The festival is the largest food and wine event in Southern California, with an anticipated 9,000 attendees, 170 wineries, and over 70 San Diego restaurants and chefs participating. The press fact sheet breaks things down to brass tacks: There will be over 800 different wines poured, totaling over 120,000 ounces over the week.
The climax of the festival, like most of these food and wine festivals, is The Grand Tasting Event, a parade of wine and food stations, celebrity chefs, and culinary competition. It's a four hour-long open bar in sunny San Diego, with some serious eats tossed in.

First up on my list of events was the Wine Rave, promoted as featuring 25 of the "edgiest" wine and spirits on the market today. Hosted at the chic W Hotel in downtown San Diego, the event suggested something more modish than the usual afternoon festival tasting.
The price point was lower than most of the events for the festival—the $45 ticket was about a third of the cost of Saturday's Grant Tasting. With a younger crowd, a swanky venue, and a nighttime schedule, people came not just to sample, but to be seen.

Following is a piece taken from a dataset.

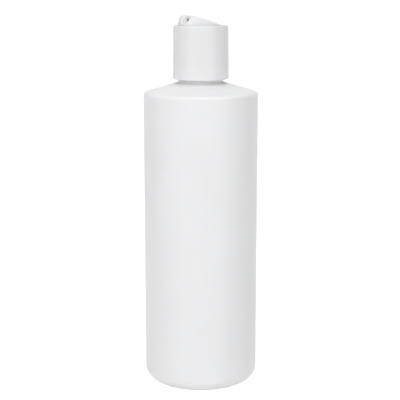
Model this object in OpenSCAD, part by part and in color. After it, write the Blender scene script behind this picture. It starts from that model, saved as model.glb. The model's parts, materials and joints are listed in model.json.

While fun, the event was a departure from the relaxed casualness that one usually associates with wine appreciation. The wine and spirits sometimes played second fiddle to the dual distractions of loud music and flashy fashion—admittedly, this ambiance worked pretty well for the theme of "edgy" drinks.
There were some standouts among the drinks sampled. Villa Creek from Paso Robles poured two of the best wines of the night. Both were blends of Syrah and Grenache, with mild richness and easy drinkability.
Black Box Wines is producing very quality wines, which they distribute in cardboard boxes. This isn't Franzia, but good table wines packaged in a cheaper, more modern format. The idea is to increase the quality of the wine by decreasing the costs associated with bottling it. Boxed wine is getting some respect, from sources as rarified as The New York Times. Black Box is trying to eliminate the stigma of a box, but even they had the good sense to pour samples from decanters, not straight from plastic spigots.
Twim Poms poured their pomegranate wine that tasted, well, like pomegranates. It wasn't that exciting. But they also served more interesting cocktails made with the same wine, adding some vodka and grenadine. It had all the fun of a fruity martini, but with more oomph and depth than something containing only sugar water and booze.

Quady poured the most diverse set of spirits, including desert wines and vermouths. The Orange Muscat "Essensia" was a playful light indulgence that danced on ones tongue and lingered on one's nose. Their "Elysium" Black Muscat was deeper and more direct, with uncomplicated black cherry accents designed for pairings with chocolate.
Quady's most interesting samples were their "Vya" vermouths. Their sweet vermouth is palatable enough to drink by itself, with layers of 25 botanicals unified by a flavor of easy underlying molasses. Their dry was a bit more harsh, but with bright spring notes. A small amount would go a long way in a classic martini.